How to Choose Your Niche
- Match local demand: Research what types of land clearing work are most common in your region. Growing residential areas favor lot prep. Industrial regions favor commercial work. Rural areas may favor forestry or right-of-way.
- Assess equipment fit: Choose a niche that leverages equipment you already own or plan to buy. Expanding into niches requiring entirely new equipment increases risk.
- Evaluate profit margins: Compare what you can charge versus operating costs. Right-of-way work is reliable but lower margin. Commercial work is higher margin but requires larger upfront investment.
- Consider your team: Some niches require skilled operators and certifications. Others benefit from simple labor. Match the niche to the team you can realistically build.
- Test before committing: Take 3–5 jobs in a potential niche before fully specializing. You’ll learn whether you enjoy the work, whether pricing covers costs, and whether clients are easy to find.

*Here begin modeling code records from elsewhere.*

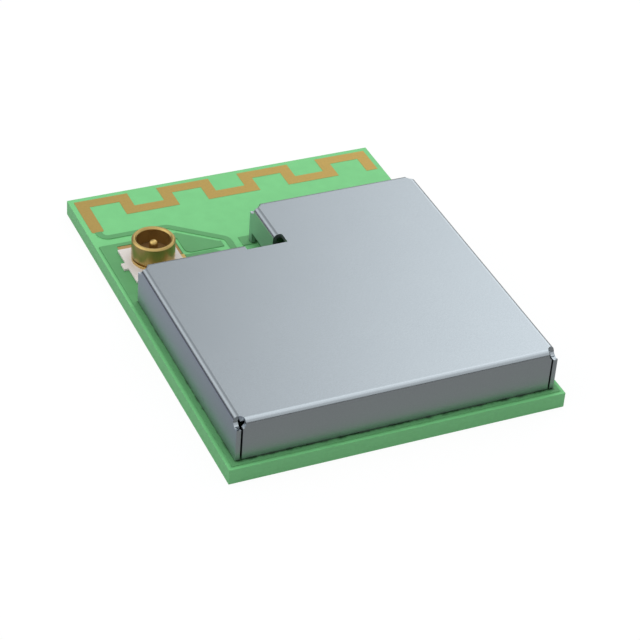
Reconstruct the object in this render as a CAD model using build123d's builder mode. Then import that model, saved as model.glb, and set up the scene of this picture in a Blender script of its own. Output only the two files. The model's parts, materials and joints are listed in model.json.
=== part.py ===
from build123d import *
import os

# Radio module: a thin circuit board with a printed meander antenna and a
# miniature coaxial receptacle at its back end, and a folded shield can over
# the radio circuit. Lengths are in millimetres. The origin lies at the centre
# of the board, level with the lower faces of the contact pads. X runs across
# the board, Y towards the antenna and Z up.

# Board layers
board_width = 15.5
board_length = 20.7
laminate_thickness = 0.69
copper_thickness = 0.035
mask_thickness = 0.025
mask_clearance = 0.05
solder_height = 0.04

# Shield can, folded from one sheet
sheet = 0.2
can_height = 1.98
bend_radius = 0.25
can_left_margin = 0.415
can_right_margin = 0.38
can_front_margin = 0.43
antenna_zone = 5.72
notch_width = 6.505
notch_depth = 2.93
corner_gap = 0.09
relief_radius = 0.29
relief_drop = 0.16
can_solder_height = 0.06

# Opening for the radio feed at the inner corner of the notch
opening_width = 1.96
opening_setback = 0.45
opening_reach = 0.41
opening_rise = 0.22
opening_corner_radius = 0.08
arch_height = 0.55
arch_foot = 0.31

# Solder joints under the can walls
joint_length = 1.3
joint_pitch = 2.3
joint_end_space = 0.6
joint_fillet = 0.14

# Meander antenna and its feed
antenna_track = 0.58
antenna_side_margin = 0.25
antenna_back_margin = 0.26
antenna_depth = 1.67
antenna_leg_count = 8
antenna_foot_length = 2.7
antenna_tail_length = 1.71
antenna_foot_radius = 0.12
feed_track = 0.25
feed_inset = 0.9
feed_line_setback = 3.5
feed_slope_start = 3.69
feed_slope_rise = 0.44
feed_bend_radius = 0.4
coax_line_spacing = 0.42
coax_line_bend = 0.2
coax_line_end = 0.1

# Ground copper
ground_margin = 0.2
ground_skirt = 0.32
ground_lip = 0.21
track_clearance = 0.25
narrow_clearance = 0.12
ground_corner_radius = 0.3
ring_width = 0.6
foot_land_depth = 0.33
tuning_gap = 0.2

# Coaxial receptacle
coax_x_from_edge = 2.14
coax_y_from_edge = 5.92
coax_height = 1.3
barrel_radius = 1.0
barrel_bore_radius = 0.785
rim_chamfer = 0.07
groove_radius = 0.84
groove_height = 0.13
flange_radius = 0.985
flange_height = 0.13
cup_floor = 0.3
bead_radius = 0.5
bead_height = 0.1
insulator_size = 2.6
insulator_thickness = 0.1
insulator_offset = 0.15
nub_width = 0.46
nub_length = 0.22
shell_foot_width = 1.2
shell_foot_depth = 0.25
shell_foot_inset = 0.08
pin_radius = 0.21
pin_below_rim = 0.13
tail_width = 0.3
tail_thickness = 0.05
tail_reach = 0.2
coax_fit = 0.01
coax_land_width = 2.68
coax_land_back = 0.42
signal_land_length = 0.5
signal_land_width = 0.32

# Radio chip, a square leadless package
chip_size = 5.0
chip_height = 0.85
chip_pitch = 0.4
chip_side_lead_count = 10
lead_width = 0.2
lead_length = 0.4
lead_height = 0.2
thermal_pad_size = 3.5
land_extension = 0.3
moulding_chamfer = 0.05
dot_radius = 0.2
dot_depth = 0.04
dot_inset = 0.6
lane = 0.8
column_gap = 0.5

# Flash memory, a leadless package with leads on two sides
flash_width = 2.0
flash_length = 3.0
flash_height = 0.6
flash_pitch = 0.65
flash_side_lead_count = 4

# Crystals, ceramic trays with metal lids
main_crystal_width = 2.0
main_crystal_length = 2.5
clock_crystal_width = 1.5
clock_crystal_length = 3.2
tray_height = 0.4
lid_height = 0.15
lid_margin = 0.12
crystal_land = 0.5

# Antenna filter, a small ceramic block with three terminals on each side
filter_length = 1.6
filter_width = 0.8
filter_height = 0.6
filter_pitch = 0.55
filter_terminal_width = 0.25
filter_terminal_depth = 0.12

# Small chip parts such as resistors and capacitors
small_length = 1.0
small_width = 0.5
small_height = 0.5
resistor_height = 0.35
small_terminal = 0.25
small_land_extension = 0.12
field_pitch = 1.5
rf_inductor_count = 3
rf_inductor_pitch = 1.1
selector_spacing = 0.8

# Power inductor
coil_length = 2.0
coil_width = 1.6
coil_height = 0.9
coil_terminal = 0.45

# Contact pads under the board
pad_length = 1.0
pad_width = 0.7
pad_pitch = 1.1
pad_edge_space = 0.3
side_pad_count = 12
front_pad_count = 10
side_pad_front = 1.8

# Levels of the layers, from the contact pads up
laminate_bottom = copper_thickness
laminate_top = laminate_bottom + laminate_thickness
copper_top = laminate_top + copper_thickness
mask_top = laminate_top + mask_thickness
ridge_height = copper_thickness + mask_thickness
can_bottom = copper_top + can_solder_height
can_top = can_bottom + can_height
part_level = copper_top + solder_height
plate_top = part_level + insulator_thickness
barrel_bottom = plate_top + flange_height + groove_height
coax_top = mask_top + coax_height

# Edges of the board
board_left = -board_width / 2
board_right = board_width / 2
board_front = -board_length / 2
board_back = board_length / 2

# Outer planes of the can walls
can_left = board_left + can_left_margin
can_right = board_right - can_right_margin
can_front = board_front + can_front_margin
can_back = board_back - antenna_zone
notch_x = can_left + notch_width
notch_y = can_back - notch_depth

# Opening at the inner corner of the notch
opening_right = notch_x + opening_reach
opening_left = opening_right - opening_width
opening_front = notch_y - opening_setback
opening_back = notch_y + opening_rise

# Receptacle and radio feed lines
coax_x = board_left + coax_x_from_edge
coax_y = board_back - coax_y_from_edge
signal_y = coax_y - insulator_offset
signal_x = coax_x + insulator_size / 2
foot_reach = barrel_radius - shell_foot_inset - shell_foot_depth / 2
feed_x = notch_x - feed_inset
feed_y = board_back - feed_line_setback
coax_line_x = feed_x - coax_line_spacing
slope_start = (board_left + feed_slope_start, feed_y)
slope_end = (feed_x, can_back + feed_slope_rise)

# Window in the ground copper for the circuit under the can
window_left = can_left + ring_width
window_right = can_right - ring_width
window_front = can_front + ring_width
window_back = can_back - ring_width
step_y = notch_y - ring_width

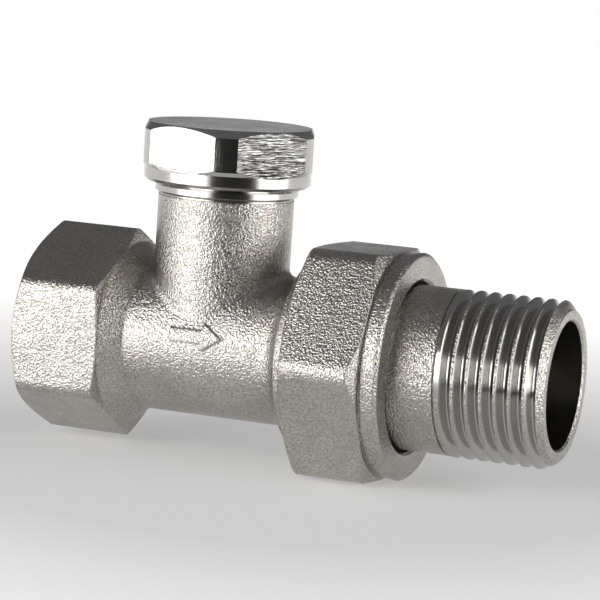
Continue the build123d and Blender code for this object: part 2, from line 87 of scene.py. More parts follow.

- Check regulatory requirements: Some niches (demolition, environmental restoration, mining reclamation) require licenses, certifications, or environmental permits. Verify these don’t create barriers you can’t overcome.
Starting General vs Starting Niche
Most land clearing operators start general. You take whatever work comes, learn what pays, and naturally gravitate toward the most profitable and enjoyable jobs. This approach builds skills quickly and generates immediate revenue without guessing which niche will work locally. The downside is lower margins, constant bidding, and longer time to profitability.
If you’ve identified strong local demand for a specific niche and have relevant equipment or experience, starting focused makes sense. You’ll charge higher rates faster and build reputation quickly. However, this approach requires accurate market research and willingness to turn down jobs outside your niche, which is risky early on when cash flow is tight. A hybrid approach—starting general but deliberately pursuing specialization work when it appears—often works best. Within 12–18 months, you’ll have enough data to decide whether to fully specialize or remain broad-based.